According to a 2015 report by Centers for Disease Control and Prevention (CDC), salt still remains one of the major health hazards of American diets. Despite an increase of awareness of the dangers of high salt usage, little has changed over the last ten years. More than 90 percent of children and 89 percent of adults consume more sodium than is recommended, almost twice as much. An excess of salt can lead to high blood pressure which raises the risk of cardiovascular diseases, including heart attack and stroke. Heart disease and stroke kill more Americans every year than any other cause. In fact, cardiovascular diseases claim more than 800,000 lives each year in the United States. In addition to high blood pressure, salt consumption causes fluid retention by absorbing water and other fluids in the body , placing additional stress on the liver and aggravating kidney problems. It also increases water retention and can cause swelling, or edema. Finally, many arthritis specialists believe that there are trigger foods -- including salt -- which reduce potassium levels and further exacerbate the condition. This is not a new concern, in 2013 the Center for Science in the Public Interest released a report that advised that a fifty percent reduction in dietary salt could save 150,000 lives a year from strokes, heart attacks and other illnesses. In 2012, CDC found that excess sodium consumption is a problem across all groups - regardless of gender, race or health status. Although sodium consumption exceeds recommended limits in all age groups, it peaks between the ages of 19-50 - along with calorie consumption. They also found that among people at higher risk of heart disease or stroke, more than 3 out of 4 consume more than the recommended limit of per day! That recommended limit of salt for people aged 14 years and older is 2,300 mg of sodium per day -- 1 tsp of salt. Less is recommended for children 14 years of age and younger. Unfortunately, salt is so over-used in our standard food sources that many of us cannot imagine eating without it.
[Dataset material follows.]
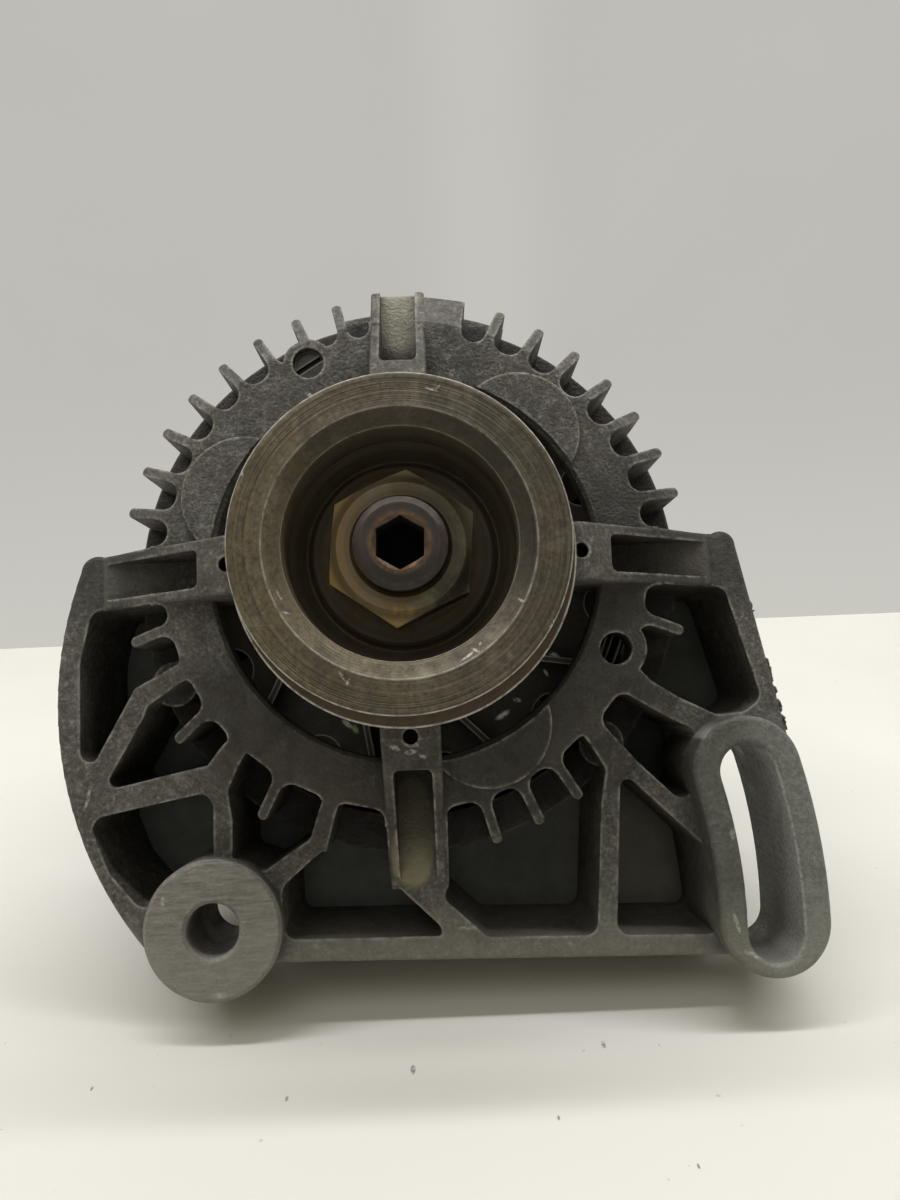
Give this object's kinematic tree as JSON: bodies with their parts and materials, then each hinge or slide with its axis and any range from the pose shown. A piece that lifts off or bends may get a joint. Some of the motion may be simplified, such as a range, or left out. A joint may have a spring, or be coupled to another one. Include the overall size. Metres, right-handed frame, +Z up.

Here are a few tips to get you started!
  • Cooking from scratch will allow you to avoid much of the salt in your diet.  You can reduce the amount used and slowly cut more salt out as you became accustomed to a less prominent salt taste.
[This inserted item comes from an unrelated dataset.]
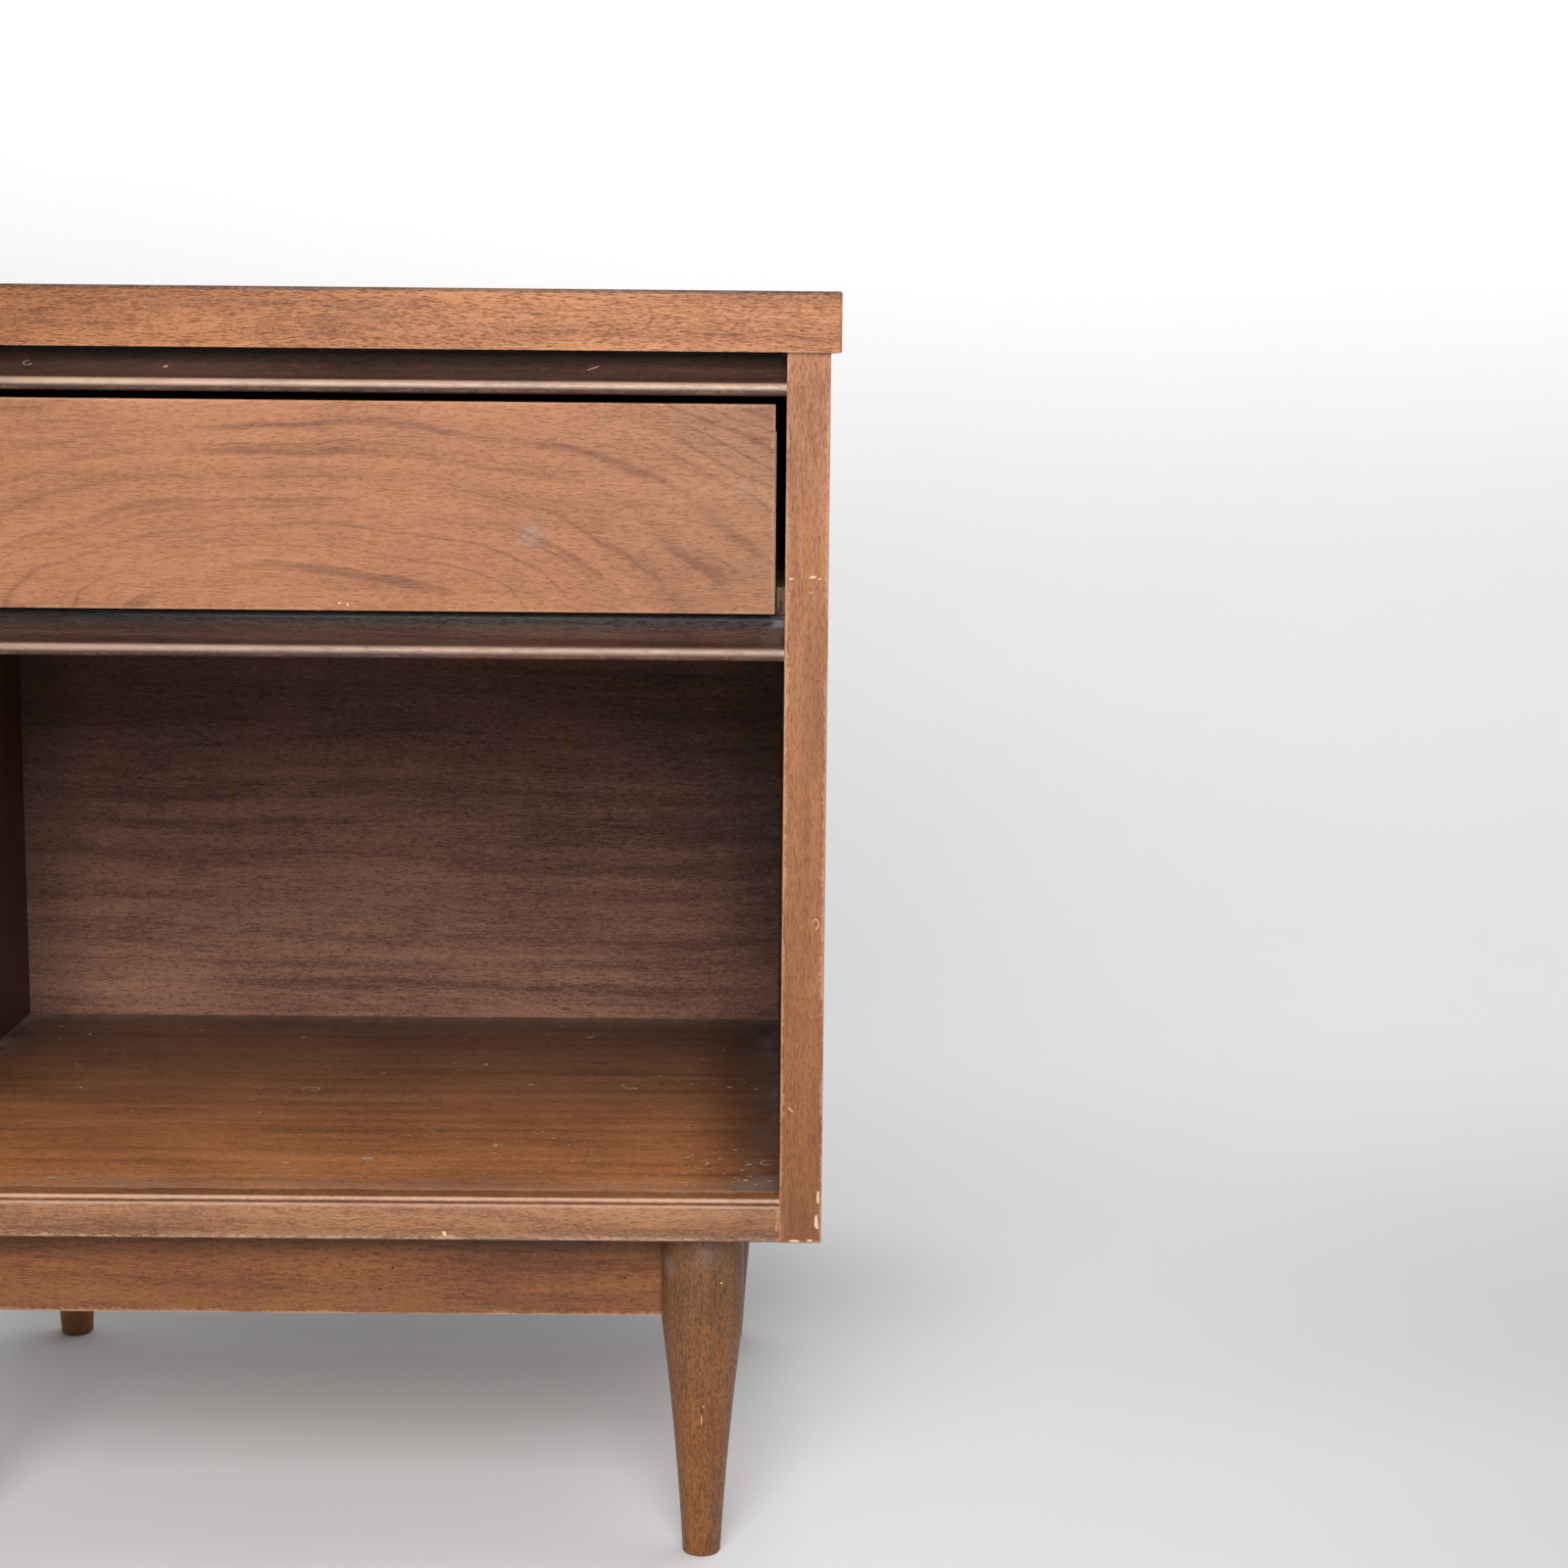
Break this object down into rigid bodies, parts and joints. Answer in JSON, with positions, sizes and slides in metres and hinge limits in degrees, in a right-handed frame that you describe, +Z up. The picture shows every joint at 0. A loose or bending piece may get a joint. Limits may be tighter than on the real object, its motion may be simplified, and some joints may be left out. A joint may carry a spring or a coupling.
{
  "type": "nightstand",
  "caption": "Mid-century walnut nightstand: flush drawer between cove-moulded rails, open shelf compartment, recessed aprons and round tapered legs.",
  "frame": {"origin": "on the floor, under the middle of the case's outline", "axes": "+Z up, front faces -Y, +X to the right seen from the front"},
  "size_m": [0.475, 0.368, 0.5835],
  "materials": {
    "walnut": "satin lacquer over walnut",
    "panel_wood": "dull lacquer over walnut-faced board",
    "pale_wood": "bare hardwood",
    "steel": "plain"
  },
  "bodies": {
    "case": {"apron_front": "walnut", "apron_left": "walnut", "apron_rear": "walnut", "apron_right": "walnut", "back_nails": "steel", "back_panel": "panel_wood", "bottom_shelf": "walnut", "centre_guide": "pale_wood", "corner_block_front_left": "pale_wood", "corner_block_front_right": "pale_wood", "corner_block_rear_left": "pale_wood", "corner_block_rear_right": "pale_wood", "divider_panel": "panel_wood", "drawer_guide_left": "pale_wood", "drawer_guide_right": "pale_wood", "drawer_stop_left": "pale_wood", "drawer_stop_right": "pale_wood", "leg_front_left": "walnut", "leg_front_right": "walnut", "leg_rear_left": "walnut", "leg_rear_right": "walnut", "lower_rail": "walnut", "rear_top_rail": "pale_wood", "shelf_front_rail": "walnut", "side_panel_left": "walnut", "side_panel_right": "walnut", "top_cleat_left": "pale_wood", "top_cleat_right": "pale_wood", "top_panel": "walnut", "top_screws": "steel", "upper_rail": "walnut"},
    "drawer": {"drawer_back": "pale_wood", "drawer_bottom": "pale_wood", "drawer_front": "walnut", "drawer_runner": "pale_wood", "drawer_side_left": "pale_wood", "drawer_side_right": "pale_wood"}
  },
  "joints": [
    {"name": "drawer_slide", "type": "slide", "parent": "case", "child": "drawer", "axis": [0, -1, 0], "range_m": [0, 0.25]}
  ]
}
  • If you buy processed foods, check for items low in sodium. Buy products that are “sodium free” or  have less than 100 mg per serving.
  • Restaurant meals can contain 3,000 mg of sodium or more, look for low-sodium items on the menu. Ask if your meal can be prepared without salt.
  • Put away the salt shaker!
  • Many herbs are excellent replacements for salt when cooking.  Try using pepper, basil, thyme, or garlic in your favorite recipes
  • Choose snacks low in sodium like fruits and vegetables. Avoid salty snacks such as pretzels and potato chips.
Reducing your salt intake is difficult, but you'll be happy you did. You'll embark on a delicious adventure into new cuisine while improving your health!